11-13-2014, 03:38 PM
I can only speak to the brand we decided on, but here goes: We, two to four of us, have gone two whole seasons, all year round, without actually emptying the primary solids container. See also, kitty litter scooping, which we, as servants to several cats over the years, have dealt with. The C-Head cleaning is lots less objectionable, as there is still no odor, except that of the fiber/peat/sawdust. We add more sawdust as we remove the solid waste, or when that solid waste isn't. Most people, I think, go a month or so, then dump the whole shebang into that secondary bucket that comes with the C-Head when the agitator gets hard to crank. By then you're moving a bunch of fist-size balls of mostly fiber/dried poop around. That second five gallon bucket can go several months before running out of space. Eventually it's time to dump it into a doubled kitchen trashbag, maybe with some Clorox, or other legal disposal option, but nothing like the every-weekend pumpout time-gobbler.
We empty and rinse the pee-jug as soon as it's practical to do so, daily, when possible, as that is, frankly, what can get odoriferous after a while. Some people add septic-tank chemicals, sugar, dish soap, etc to their stored jugs, but frequent emptying works fine for us. I wouldn't want larger jugs (heavy and awkward for me when full) or expensive proprietary ones, because eventually the jug gets shabby-looking, I'd just as soon toss it out then.
I understand that Sandy at C-Head has designed larger containers to go below decks, for long journeys. I'm not tempted, but I'm sure others would find it useful.

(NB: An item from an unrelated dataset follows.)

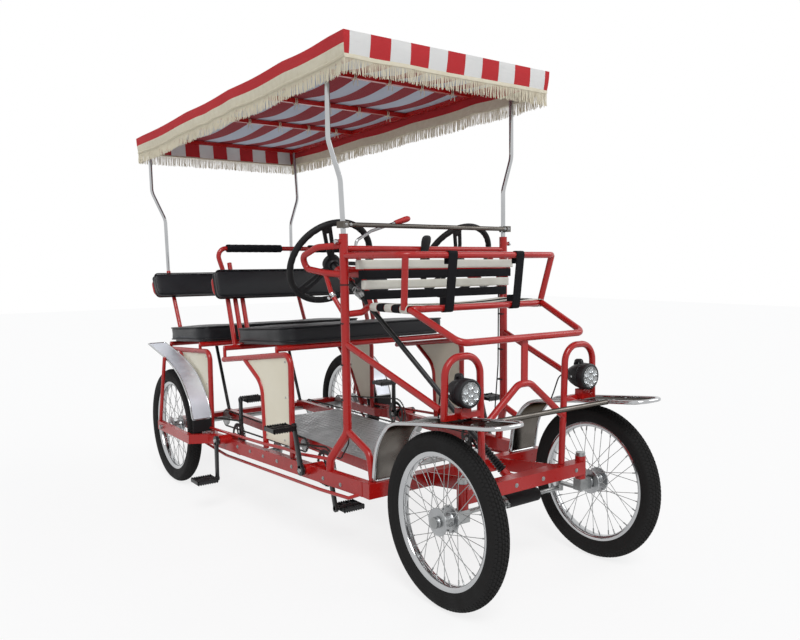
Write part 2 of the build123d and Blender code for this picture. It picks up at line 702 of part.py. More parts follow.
hoop_outer = -hoop_x - hoop_half
hoop_inner = -hoop_x + hoop_half
hoop = tube([(hoop_outer, hoop_station, hoop_foot), (hoop_outer + 4, hoop_station, hoop_top),
             (hoop_inner - 4, hoop_station, hoop_top),
             (hoop_inner, hoop_station, hoop_foot)], tube_radius, 58.0)
leg_route = [(hoop_inner, hoop_station, hoop_foot - seat_gap), (hoop_inner + 8, hoop_station, foot_z)]
shelf_middle = fender_height(hoop_station - 8.0) + fender_skin + seat_gap + 9.0
lamp_shelf = bar((hoop_outer, hoop_station, shelf_middle), (hoop_inner, hoop_station, shelf_middle), 16.0,
                 18.0)
lamp_stand = block((-lamp_x - 20.0, lamp_face + 20.0, hoop_foot + 4.0),
                   (-lamp_x + 20.0, 12.0, lamp_height - lamp_radius - seat_gap))
hoop_leg = tube(leg_route, tube_radius)
nodes["lamp_hoops"] = group(both(hoop + lamp_shelf + lamp_stand), both(hoop_leg))
leg_clear = tube(leg_route, tube_radius + seat_gap)
arch = tube([(hoop_inner, hoop_station, 508.0), (-112.0, hoop_station, 570.0), (-26.0, hoop_station, 638.0),
             (26.0, hoop_station, 638.0), (112.0, hoop_station, 570.0), (-hoop_inner, hoop_station, 508.0)],
            tube_radius, [80.0, 44.0, 44.0, 80.0]) - leg_clear - mirrored(leg_clear)
arch_stay = bar((0, hoop_station, 632.0), (0, hoop_station, foot_bar[2] - tube_radius - seat_gap), 24.0, 8.0)
nodes["centre_hoop"] = parted(arch, -40.0, 40.0) + arch_stay


def lamp_shape():
    with BuildPart() as part:
        with BuildSketch(Plane.XZ):
            with BuildLine():
                Polyline((0, 0), (lamp_radius, 0), (lamp_radius, 30.0))
                ThreePointArc((lamp_radius, 30.0), (34.0, 72.0), (12.0, lamp_length))
                Polyline((12.0, lamp_length), (0, lamp_length), (0, 0))
            make_face()
        revolve(axis=Axis.Z)
    return Plane(origin=at(-lamp_x, lamp_face, lamp_height), z_dir=(0, 1, 0),
                 x_dir=(1, 0, 0)).location * part.part


nodes["headlamps"] = both(lamp_shape())

# ---- hand levers on the dash ----
brake_route = [(-300.0, post_station + 34.0, dash_heights[1] + tube_radius + seat_gap),
               (-296.0, 522.0, 1104.0),
               (-236.0, 522.0, 1134.0), (-92.0, 522.0, 1175.0)]
brake = tube(brake_route, thin_radius, [12.0, 60.0])
brake += block((-312.0, post_station, dash_heights[1] + 2.0),
               (-288.0, post_station + 44.0, dash_heights[1] + 16.0))
gear = bar((-36.0, post_station - 4.0, 1012.0), (-30.0, post_station - 22.0, 1118.0), 34.0, 14.0)
levers = [largest(lever - dash_space[0] - dash_space[1]) for lever in (brake, gear)]
nodes["hand_levers"] = group(*levers)

# ---- child bench ----
arm_route = [(-post_x, post_station, child_arm_height), (-child_half_width, child_front, child_arm_height),
             (child_half_width, child_front, child_arm_height), (post_x, post_station, child_arm_height)]
seat_station = child_front + 24.0
seat_side = [(-post_x, post_station, child_seat_height - 26.0),
             (-child_seat_x - 8.0, 474.0, child_seat_height - 20.0),
             (-child_seat_x, 448.0, child_seat_height), (-child_seat_x, seat_station, child_seat_height)]
seat_route = seat_side + flip(seat_side[::-1])
foot_route = [(-child_seat_x, seat_station, child_seat_height), (-foot_bar[0], foot_bar[1], foot_bar[2]),
              foot_bar, (child_seat_x, seat_station, child_seat_height)]
arm_bends = [45.0, 45.0]
seat_bends = [14.0, 22.0, 45.0, 45.0, 22.0, 14.0]
arm_loop = tube(arm_route, tube_radius, arm_bends) - posts_clear
seat_loop = tube(seat_route, tube_radius, seat_bends) - posts_clear
arm_clear = tube(arm_route, tube_radius + seat_gap, arm_bends)
seat_clear = tube(seat_route, tube_radius + seat_gap, seat_bends)
foot_loop = tube(foot_route, tube_radius, 34.0) - seat_clear
upright = tube([(-child_half_width + 12.0, child_front + 8.0, child_arm_height),
                (-child_seat_x - 10.0, seat_station + 20.0,
                 child_seat_height)], tube_radius) - arm_clear - seat_clear
back_post = tube([(-child_half_width - back_flare, back_row, child_arm_height),
                  (-child_seat_x - 1.0, back_row, child_seat_height)], thin_radius) - arm_clear - seat_clear
child_parts = group(both(largest(back_post)), parted(arm_loop, -260.0, 260.0),
                    parted(seat_loop, -230.0, 230.0),
                    parted(foot_loop, -220.0, 220.0))
nodes["child_bench_frame"] = group(child_parts, both(largest(upright)))
bands = []
for n in range(back_bands):
    z = child_arm_height - 14.0 - n * band_pitch
    reach = child_seat_x + (child_half_width + back_flare - child_seat_x) * (z - child_seat_height) / (
        child_arm_height - child_seat_height) + thin_radius
    station = back_row - thin_radius - 3 * seat_gap
    bands.append(block((-reach, station - band_thickness, z - band_height), (reach, station, z)))
seat_top = child_seat_height + tube_radius + seat_gap
for n in range(seat_bands):
    station = seat_station + 4.0 + n * seat_pitch
    bands.append(block((-child_seat_x, station, seat_top),
                       (child_seat_x, station + seat_pitch - 4.0, seat_top + band_thickness)))
strap_top = child_front - tube_radius - seat_gap - band_thickness / 2
strap_foot = seat_station - tube_radius - 3 * seat_gap - band_thickness / 2
for x in (-strap_x, strap_x):
    bands.append(bar((x, strap_top, child_arm_height), (x, strap_foot, child_seat_height), strap_width,
                     band_thickness))
nodes["child_bench_webbing"] = group(*bands)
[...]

Our 6 to 9 year-old grandchildren have had no trouble with it. Of course, the little boys can go aim off the lee rail, can't they? Not sure how a 2-y/o would handle it, but probably ok. The fore and aft design seems to work well with the way people are plumbed. The only people I've heard complain are chubby older women who may not produce a very strong stream of urine, and the dribble-back can cause difficulties. A little hands-on :o problem-solving produces good results, they tell me.